You (Dave) Hughes, You Lose pt2: Lets See How Far We’ve Come (how cum)

Thinking about Dave Hughes? There’s never been a better time to explore his comedy career (yes, we have been re-reading Lolly Scramble), thanks to the efforts of the late-night programmers at the ABC. Drunks and insomniacs alike have been enjoying their fine work screening old episodes of The Glasshouse in the early hours of Friday morning, and thanks to the magic of timed recording you too can get in on the fun… assuming we have any readers who aren’t already drunks or insomniacs.

In these dark days where Hughesy rules the Australian comedy scene like some kind of giant mechanical wickerman – his 2006 comedy DVD Live went 7 times platinum, don’tcha know – it’s easy to forget that just a few years ago he was playing third fiddle to Corrine Grant and Wil Anderson. And gee, haven’t their careers kicked on? But for all The Glasshouse’s many, many, many flaws, rewatching it now reveals that they managed to get one thing right: they knew how to use Hughesy.

Even during the opening trio of monologues it’s obvious that Dave Hughes isn’t there just to crack jokes – he is the joke. While Wil and Corrine make the stock-standard GNW-production line gags we saw on Good News Week, then on The Glasshouse, then on The Sideshow, then on the current re-incarnation of Good News Week, Hughes does his own “Hughesy Loses It!” rantings. And guess what? Anderson and Grant are clearly laughing not only at his “jokes” (which are mostly crap), but at what a nutcase he is. And they’re right: he is a nutcase. It’s the only thing funny about him.

Of course, there are other readings of the situation. “Wil Anderson is an arrogant unfunny wanna-be left-wing intellectual tool sneering at the clearly working class Hughesy” being one some of us are fond of, mostly because you can never throw enough mud at Wil Anderson. But it doesn’t take too many episodes to realise that no, unlike the other two main cast members Hughes is clearly being treated like he’s playing a character – let’s call him Hughesy – that we’re invited to laugh at as much as with. “Oh that Hughesy,” this imagined Glasshouse viewer chortles inbetween shaking their fist at a poster of John Howard with a Hitler mustache drawn on, “he’ll say and do anything for a laugh.”

Meanwhile, over on Rove Dave Hughes was getting his own segment where he reheated the same crap they were swallowing over on The Glasshouse. Only difference was that Rove McManus generally lets his comedians get on with it, only occasionally cutting in with a comment or question to move things along. Dave Hughes was still “Hughesy”, only without the context. He was still getting “ongriiiiii” about things, and clearly part of the gag if you looked hard was that he was a crazy guy getting worked up over silly things, but that side of things was no longer an actual part of the act: if you took his rantings as being funny in and of themselves, no-one was there to remind you that they were coming from a man who was himself a joke. Certainly not Hughes himself, who gradually moved his act away from “don’t I say crazy things” to “don’t I say funny things” without actually developing any material that was actually remotely funny. He toned down the shouting, talked more about his life in a non “aren’t I crazy” way (this is surprisingly noticeable if you watch material from 2006 and 2009 in the same week), and went from a man ranting about weird stuff to someone who would tell it like it is. So long as “is” didn’t mean funny.

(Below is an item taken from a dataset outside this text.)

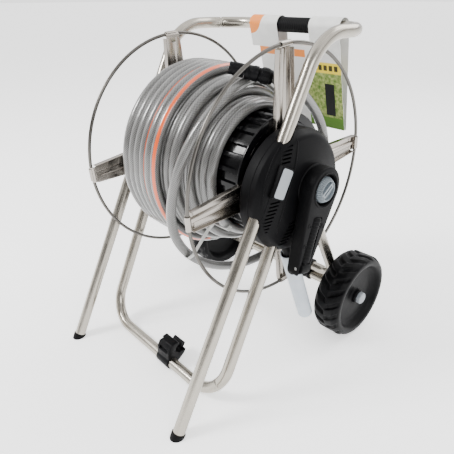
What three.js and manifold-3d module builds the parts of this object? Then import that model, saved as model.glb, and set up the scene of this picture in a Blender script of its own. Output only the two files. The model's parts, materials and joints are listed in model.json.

A few more years down the track and face value is the only value Hughesy accepts. Listening to his increasingly annoyed tone on Nova breakfast radio these last few weeks – where his usual sparring partner (and peer in the arrogantly unfunny stakes) Kate Langbroek has been replaced by the far funnier and massively more skilled Mick Molloy – reveals a man who no longer seems capable of taking a joke. And why should he? On The 7pm Project every ill-thought turd and gaseous bubble that bursts from his lips is taken as the worthwhile thoughts of a seasoned media commentator. Somehow the morons who took “Hughesy” and his rubbish sub-sub-sub-Belushi rantings at face value have made him their king, and Hughes – unaware or uncaring that the only part of his act that was funny is long gone – is riding their adulation to the bank.

As the press release for his new DVD Handy informs us without a trace of irony: “Honest and imperfect is how Australians like their comedy and Dave Hughes delivers exactly that in spades”. And here we thought people just wanted comedy to be funny.